Choose S3-Compatible or Multi-Cloud Tools If

You expect hybrid deployments
You need data residency flexibility
Egress-heavy economics are hurting margins
You want to reduce future vendor lock-in

Do Not Over-Engineer If

Your workload is still small and predictable
You do not have a platform team
The product does not yet justify a data lake or hybrid layer
Your real bottleneck is application logic, not object storage

FAQ

What is the best tool to pair with AWS S3 for performance?

Amazon CloudFront is usually the best first tool for performance. It reduces latency and lowers direct read pressure on S3 by caching content at the edge.

What is the best migration tool for moving large datasets into S3?

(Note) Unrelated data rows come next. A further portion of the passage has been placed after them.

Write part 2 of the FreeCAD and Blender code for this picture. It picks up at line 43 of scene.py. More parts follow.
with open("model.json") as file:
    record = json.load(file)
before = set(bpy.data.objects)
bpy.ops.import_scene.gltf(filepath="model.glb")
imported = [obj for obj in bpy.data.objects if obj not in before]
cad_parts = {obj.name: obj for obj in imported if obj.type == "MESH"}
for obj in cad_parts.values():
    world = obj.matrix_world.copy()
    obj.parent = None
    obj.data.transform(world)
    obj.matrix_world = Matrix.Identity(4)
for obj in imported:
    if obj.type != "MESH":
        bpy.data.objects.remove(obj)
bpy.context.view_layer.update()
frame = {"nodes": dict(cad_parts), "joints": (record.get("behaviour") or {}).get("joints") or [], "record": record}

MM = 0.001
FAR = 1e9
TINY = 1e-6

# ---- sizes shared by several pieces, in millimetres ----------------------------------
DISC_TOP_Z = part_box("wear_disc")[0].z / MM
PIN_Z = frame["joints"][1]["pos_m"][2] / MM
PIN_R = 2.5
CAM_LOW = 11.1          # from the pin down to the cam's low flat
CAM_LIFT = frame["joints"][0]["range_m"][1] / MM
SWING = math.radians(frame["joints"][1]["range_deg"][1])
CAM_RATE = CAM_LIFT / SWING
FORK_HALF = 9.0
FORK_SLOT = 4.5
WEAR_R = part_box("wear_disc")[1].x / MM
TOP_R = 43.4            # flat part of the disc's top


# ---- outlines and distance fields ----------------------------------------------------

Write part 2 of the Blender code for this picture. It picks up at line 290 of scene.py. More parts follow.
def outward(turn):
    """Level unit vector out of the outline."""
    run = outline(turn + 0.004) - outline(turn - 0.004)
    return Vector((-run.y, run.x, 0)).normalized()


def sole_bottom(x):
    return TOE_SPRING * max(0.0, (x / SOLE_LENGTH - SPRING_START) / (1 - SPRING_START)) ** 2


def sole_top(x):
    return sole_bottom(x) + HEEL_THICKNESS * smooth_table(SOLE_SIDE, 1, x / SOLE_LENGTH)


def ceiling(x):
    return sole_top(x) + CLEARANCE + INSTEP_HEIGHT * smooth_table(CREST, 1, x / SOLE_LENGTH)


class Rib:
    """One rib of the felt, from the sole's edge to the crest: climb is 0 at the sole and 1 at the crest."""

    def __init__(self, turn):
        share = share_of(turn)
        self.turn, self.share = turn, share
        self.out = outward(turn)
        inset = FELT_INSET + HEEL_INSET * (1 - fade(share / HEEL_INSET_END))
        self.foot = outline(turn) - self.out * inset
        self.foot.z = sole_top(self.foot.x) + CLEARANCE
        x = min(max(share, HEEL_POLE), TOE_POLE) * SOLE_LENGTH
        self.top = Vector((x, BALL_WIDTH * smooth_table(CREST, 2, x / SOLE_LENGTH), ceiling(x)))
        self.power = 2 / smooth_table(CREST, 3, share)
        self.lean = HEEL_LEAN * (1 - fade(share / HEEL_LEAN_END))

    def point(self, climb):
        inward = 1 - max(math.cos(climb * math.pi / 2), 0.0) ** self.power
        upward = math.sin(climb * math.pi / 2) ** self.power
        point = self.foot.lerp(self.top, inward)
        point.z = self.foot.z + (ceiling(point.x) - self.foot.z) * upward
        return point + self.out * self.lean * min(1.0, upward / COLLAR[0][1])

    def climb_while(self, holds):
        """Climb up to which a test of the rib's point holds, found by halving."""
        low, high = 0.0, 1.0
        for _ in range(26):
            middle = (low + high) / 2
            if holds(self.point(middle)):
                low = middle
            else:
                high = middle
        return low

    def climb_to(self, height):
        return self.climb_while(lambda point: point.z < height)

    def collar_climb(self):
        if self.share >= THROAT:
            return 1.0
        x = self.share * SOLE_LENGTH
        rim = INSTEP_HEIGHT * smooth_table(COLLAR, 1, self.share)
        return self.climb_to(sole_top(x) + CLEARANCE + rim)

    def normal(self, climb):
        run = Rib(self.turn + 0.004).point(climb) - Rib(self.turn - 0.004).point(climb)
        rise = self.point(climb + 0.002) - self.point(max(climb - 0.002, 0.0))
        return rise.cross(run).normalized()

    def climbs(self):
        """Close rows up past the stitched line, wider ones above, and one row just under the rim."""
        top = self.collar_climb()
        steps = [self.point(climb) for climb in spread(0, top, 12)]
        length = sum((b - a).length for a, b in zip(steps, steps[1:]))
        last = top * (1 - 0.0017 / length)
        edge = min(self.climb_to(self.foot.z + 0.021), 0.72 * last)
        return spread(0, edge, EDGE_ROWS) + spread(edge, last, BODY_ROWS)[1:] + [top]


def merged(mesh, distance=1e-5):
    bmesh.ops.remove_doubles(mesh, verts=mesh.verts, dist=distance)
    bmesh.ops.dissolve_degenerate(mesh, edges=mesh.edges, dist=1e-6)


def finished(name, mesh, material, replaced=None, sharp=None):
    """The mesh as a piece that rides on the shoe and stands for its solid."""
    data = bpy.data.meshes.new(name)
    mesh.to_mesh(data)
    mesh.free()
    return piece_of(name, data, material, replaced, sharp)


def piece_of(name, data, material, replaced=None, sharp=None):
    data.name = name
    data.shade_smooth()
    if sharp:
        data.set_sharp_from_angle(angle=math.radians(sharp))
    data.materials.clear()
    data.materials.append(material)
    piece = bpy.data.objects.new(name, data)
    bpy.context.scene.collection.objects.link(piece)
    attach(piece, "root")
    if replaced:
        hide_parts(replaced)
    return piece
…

AWS DataSync is one of the strongest options for large-scale migration. It handles transfer scheduling, verification, and operational reliability better than most custom scripts.

Can I query data directly in S3 without moving it into a database?

Yes. Amazon Athena lets you query structured data in S3 with SQL. It works best when data is stored in optimized formats like Parquet and partitioned correctly.

Is MinIO a replacement for AWS S3?

MinIO can act as an S3-compatible storage layer, especially in private cloud or Kubernetes environments. It is not a universal replacement for S3 because operating it at scale requires more internal expertise.

Which S3-related tool is best for backups?

For backup orchestration, Veeam is strong in enterprise environments. For cost-sensitive storage targets, Wasabi is often considered for backup and archival workloads.

Should startups use multi-cloud object storage from day one?

Usually not. Most early startups benefit from staying simple with AWS-native services. Multi-cloud or S3-compatible alternatives make more sense when cost, compliance, or deployment flexibility becomes a real constraint.

What is the most common mistake in scaling S3-based systems?

The most common mistake is assuming S3 is the architecture. It is only the storage layer. High-scale systems need separate thinking for delivery, processing, analytics, security, and cost control.

Final Summary

The best tools to use with AWS S3 for high-scale systems depend on the problem you are solving. CloudFront is best for delivery, DataSync for movement, Lambda for event-driven workflows, Athena and Glue for analytics, Terraform for governance, and MinIO, Cloudflare R2, or Wasabi for portability or cost-sensitive architectures.

The key is not to collect tools. It is to build a storage workflow that stays flexible as the company grows. For most teams, the winning approach is simple: start AWS-native, isolate each concern clearly, and only add S3-compatible or multi-cloud layers when there is a business reason to do it.